# START OF INFORMATION GIVEN
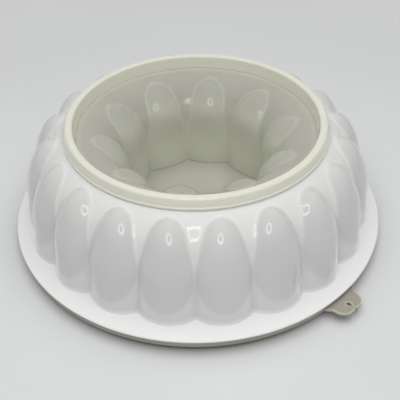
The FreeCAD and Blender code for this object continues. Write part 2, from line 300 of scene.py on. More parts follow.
def on_rows(values, first, shape):
    """Point values of a grid: those given, from a first row on, and zero on the other rows."""
    whole = np.zeros(shape)
    whole[first:first + len(values)] = values
    return whole.ravel()


def capped(radius, height, directions, first_pole, last_pole):
    """Points, four-corner faces and fan triangles of a turned form, closed at two heights on its axis."""
    rows, columns = radius.shape
    points = np.concatenate([around(radius, height, directions), [[0, 0, first_pole], [0, 0, last_pole]]])
    column = np.arange(columns)
    beside = (column + 1) % columns
    last_row = (rows - 1) * columns
    pole = np.full(columns, rows * columns)
    fans = np.concatenate([
        np.stack([pole, beside, column], -1), np.stack([pole + 1, last_row + column, last_row + beside], -1)])
    return points, grid_faces(rows, columns, False), fans


def plate(inner, outer, insets, shares, top, bottom):
    """Points and faces of a flat piece between two edges, closed at its rims and at its two ends.

    Stations on each line from the inner to the outer edge are given by their distances from the ends of the
    line and by shares of what is left between them. Heights above and below are functions of place and of the
    distances to the two edges.
    """
    span = np.hypot(*(outer - inner))
    first, last = np.array(insets)[:, None], span - np.array(insets)[::-1, None]
    between = first[-1] + (last[0] - first[-1]) * np.array(shares)[:, None]
    run = np.concatenate([first + 0 * span, between, last])
    place = inner[:, None] + (outer - inner)[:, None] * run / span
    heights = [side(place, run, span - run) for side in (top, bottom)]
    place = np.concatenate([place, place[:, ::-1]], 1)
    height = np.concatenate([heights[0], heights[1][::-1]])
    rows, columns = height.shape
    skin = grid_faces(rows, columns, True).reshape(rows, columns, 4)[:, :-1].reshape(-1, 4)
    station = np.arange(rows // 2 - 1)
    ends = [np.stack([station, rows - 1 - station, rows - 2 - station, station + 1], -1) * columns + column
            for column in (0, columns - 1)]
    faces = np.concatenate([skin, ends[0][:, ::-1], ends[1]])
    return np.concatenate([place, height[None]]).reshape(3, -1).T, faces


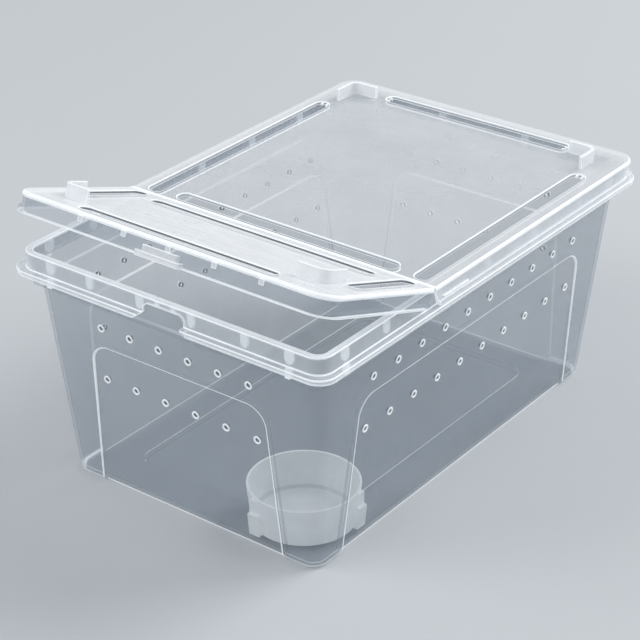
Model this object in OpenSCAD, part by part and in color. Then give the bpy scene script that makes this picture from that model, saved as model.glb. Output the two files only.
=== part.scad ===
// Plastic pet keeper: a tapered tub, a lid with a living-hinge flap, and a water dish.
// X runs across, Y runs along with the flap at the -Y end, and Z is up.
// The origin is on the table, below the middle of the tub.

/* [Overall] */
// Length over the flange of the tub
keeper_l = 320; // [290:1:400]
// Width over the flange of the tub
keeper_w = 220; // [200:1:280]
// Height of the tub, from the table to the top of its rim
tub_h = 144.3; // [120:0.1:200]

/* [Tub] */
// Lean of the tub walls, in degrees
draft = 5; // [2:0.5:7]
// Thickness of the tub walls
wall_t = 1.6; // [1.2:0.1:2.4]
// Thickness of the floor
floor_t = 2.2; // [1.6:0.1:4]
// Corner radius of the tub at the table
base_r = 9.5; // [6:0.5:14]
// Corner radius of the tub below the ledge
shoulder_r = 11.5; // [8:0.5:16]
// Width of the rounded edge under the tub
foot_round = 1.5; // [0.5:0.1:2.5]
// Height of the upright collar, from the ledge to the top of the rim
collar_h = 18.8; // [16:0.1:26]
// Width of the ledge inside, where the collar steps out
ledge_w = 2.6; // [2:0.1:4]
// Thickness of the ledge
ledge_t = 1.5; // [1:0.1:2.5]
// Height of the raised middle of the floor
plateau_h = 0.8; // [0.4:0.1:1.5]
// Margin from the tub corner to the raised middle of the floor
plateau_margin = 26; // [18:0.5:34]
// Corner radius of the raised middle of the floor
plateau_r = 10; // [4:0.5:16]

/* [Wall panels] */
// Width of a corner post at the table
post_w = 23.6; // [18:0.1:32]
// Lean of the panel sides, in degrees
panel_lean = 3.1; // [1:0.1:5]
// Drop from the ledge to the top of an end panel
end_panel_drop = 29.5; // [26:0.5:40]
// Drop from the ledge to the top of a side panel
side_panel_drop = 27.5; // [26:0.5:40]
// Corner radius at the top of a panel
panel_r = 12; // [6:0.5:18]
// Depth of a panel at the table
panel_depth = 2.5; // [1.5:0.1:3.5]
// Depth of a panel at its top
panel_depth_top = 1; // [0.5:0.1:1.5]

/* [Vent holes] */
// Bore of a vent hole
vent_d = 2.9; // [2:0.1:3.4]
// Outer diameter of the ring round a vent hole
ring_d = 4.9; // [4:0.1:6]
// Height of the ring round a vent hole
ring_h = 0.5; // [0.3:0.1:1]
// Drop from the ledge to the upper row
upper_row_drop = 16.4; // [12:0.1:20]
// Pitch of the upper row on an end wall
upper_end_pitch = 20.8; // [16:0.1:26]
// Pitch of the upper row on a side wall
upper_side_pitch = 22.5; // [16:0.1:28]
// Margin from the tub corner to the upper row
upper_margin = 46; // [36:0.5:60]
// Drop from the top of a panel to the lower row
lower_row_drop = 22; // [16:0.5:30]
// Pitch of the lower row on an end wall
lower_end_pitch = 21.5; // [16:0.1:26]
// Pitch of the lower row on a side wall
lower_side_pitch = 22.85; // [16:0.05:28]
// Margin from the side of a panel to the lower row
lower_margin = 7.5; // [5:0.5:14]

/* [Rim] */
// Width of the flat top of the rim
land_w = 4.4; // [4:0.1:7]
// Thickness of the rim walls
rim_t = 1.5; // [1.1:0.1:1.7]
// Outer corner radius of the rim below the lid
rim_r = 10; // [8:0.5:16]
// Width of the flange outside the rim
flange_w = 4.4; // [3.4:0.1:7]
// Outer corner radius of the flange
flange_r = 11; // [9:0.5:18]
// Drop from the top of the rim to the flange
flange_drop = 10; // [9:0.1:12]
// Height of the turned-down edge of the flange
flange_lip_h = 3.3; // [2:0.1:5]
// Width of a pillar in the rim
rib_w = 4.8; // [3:0.1:7]
// Width of a pillar beside a corner
wide_rib_w = 5.8; // [4:0.1:8]
// Height of the foot of a pillar above the flange
rib_foot_h = 0.4; // [0.2:0.1:1]
// Distance from the flange corner to a corner pillar
wide_rib_inset = 26.8; // [22:0.1:34]
// Width of a stacking nub under a corner pillar
nub_w = 3; // [2:0.1:4]
// Reach of a stacking nub below the flange
nub_h = 4; // [2:0.1:5]
// Pitch of the pillars on the front
front_rib_pitch = 36; // [28:0.5:44]
// Pitch of the pillars on the sides
side_rib_pitch = 48.5; // [36:0.5:60]
// Pitch of the pillars on the back
back_rib_pitch = 62; // [40:0.5:80]
// Width of the finger notch in the rim
notch_w = 28; // [22:0.5:34]
// Drop from the top of the rim to the top of the notch
notch_drop = 4.3; // [3:0.1:6]
// Widening of the notch on each side through the flange
notch_flare = 4.5; // [2:0.1:7]
// Corner radius at the top of the notch
notch_r = 4; // [1:0.5:6]
// Spacing of the two short ribs in the notch
notch_rib_pitch = 11; // [8:0.5:16]
// Width of a short rib in the notch
notch_rib_w = 2.4; // [1.2:0.1:4]

/* [Lid] */
// Thickness of the lid
lid_t = 2.4; // [1.8:0.1:4]
// Clearance between the top of the rim and the lid that lies on it
lid_seat = 0.1; // [0.05:0.05:0.3]
// Clearance between the flange and the foot of the skirt
skirt_clear = 0.3; // [0.2:0.05:0.6]
// Thickness of the lid skirt
skirt_t = 1.7; // [1.2:0.1:2.4]
// Clearance between the rim and the skirt
lid_gap = 0.4; // [0.3:0.05:0.8]
// Overhang of the lid past its skirt
lid_overhang = 0.6; // [0.3:0.1:1.2]
// Corner radius of the lid
lid_r = 12.5; // [10:0.5:20]
// Reach of the lip at the foot of the skirt
lip_out = 1.8; // [1:0.1:2.4]
// Height of the lip at the foot of the skirt
lip_h = 3.4; // [2:0.1:4.5]
// Slant of the skirt where the flap begins, in degrees
skirt_slant = 17; // [10:1:30]
// Length of the snap bead on each side of the lid
bead_l = 24; // [14:1:36]
// Section of the snap bead
bead_d = 1; // [0.6:0.1:1.6]

/* [Lid slots] */
// Width of a slot
slot_w = 9.4; // [7:0.1:10.6]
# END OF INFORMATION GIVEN
- [DO THIS]
Take the lines from the start of the records through the line holding "return whole.ravel()", both included, and please print them exactly, with nothing else.

- [FULL OUTPUT]
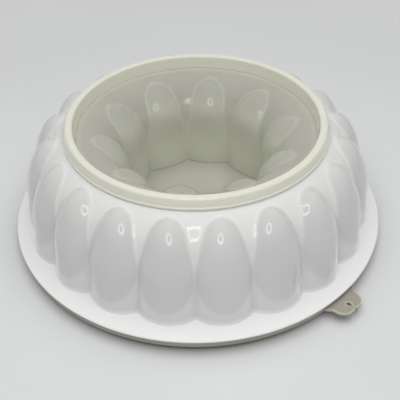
The FreeCAD and Blender code for this object continues. Write part 2, from line 300 of scene.py on. More parts follow.
def on_rows(values, first, shape):
    """Point values of a grid: those given, from a first row on, and zero on the other rows."""
    whole = np.zeros(shape)
    whole[first:first + len(values)] = values
    return whole.ravel()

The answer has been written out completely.